First of all, it’s important to allow ourselves to feel upset. Many people may try to ignore these feelings out of guilt that other people have it worse; however, grief is not a competition. Most of us were excited to graduate, celebrate with friends, and experience the traditions that go with graduation, and it can be difficult to let go. It’s important to give ourselves time, acknowledge our feelings, and allow ourselves to process these changes. It’s also important to remember that our classmates are going through the same thing we are and understand how we feel. If we need more support, we can always reach out to them and work through our feelings together.
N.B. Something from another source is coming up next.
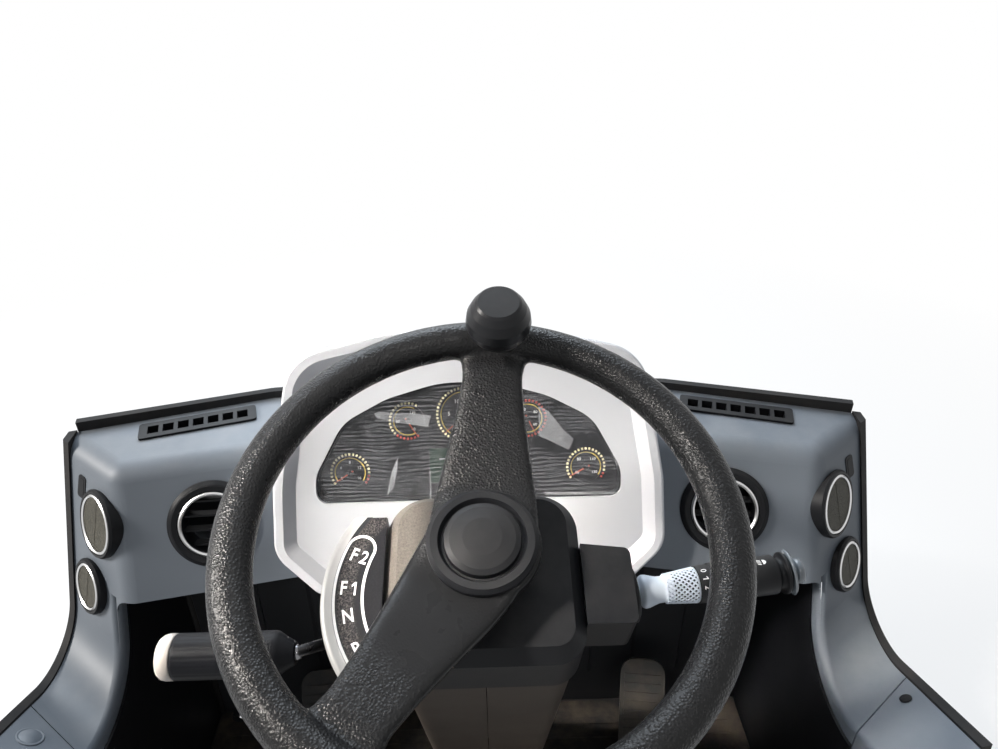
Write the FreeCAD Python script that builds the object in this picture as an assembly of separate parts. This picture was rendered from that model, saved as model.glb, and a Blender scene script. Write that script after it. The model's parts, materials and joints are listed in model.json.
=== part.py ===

Depending on where we’re going next year, some of us may not come back to FSU for a long time, but that doesn’t mean we can’t be connected to the people who made our time here meaningful. Reach out to the faculty and staff members who helped you along your journey and say thank you. Call your friends, check in with them, and offer support. Social distancing can feel really isolating and is a stressful time for many, but we’re all sharing these experiences. Stay connected, and remember you’re not in this alone.

We can still find ways to celebrate graduation in the midst of social distancing. We’ve worked hard for years to get a degree, and we deserve to take time to be proud of our achievements. If you ordered a cap and gown, do a creative graduation photoshoot around your house or backyard. Have a party with your family or roommates, or have a Zoom party with your other graduating friends. When I talk to my friends and look back on the ways we’ve changed since our first years, it’s astounding how transformative our time at Florida State has been. Everything, from my general worldview down to my appearance, is completely different than when I first arrived on campus – and I would argue that my time at Florida State changed me for the better. College is a time of immense growth, so it’s important to take a step back and take time to share the things we’ve learned, reflect on the ways we’ve grown, and honor the time we’ve spent at Florida State. 

Above all, we need to treat ourselves kindly during these next few months, encourage the people around us, and not be afraid to reach out to others if we need some extra support. Although the campus may be closed, we can work to keep our community active and celebrate the people, events, and things that have made our FSU experiences so special.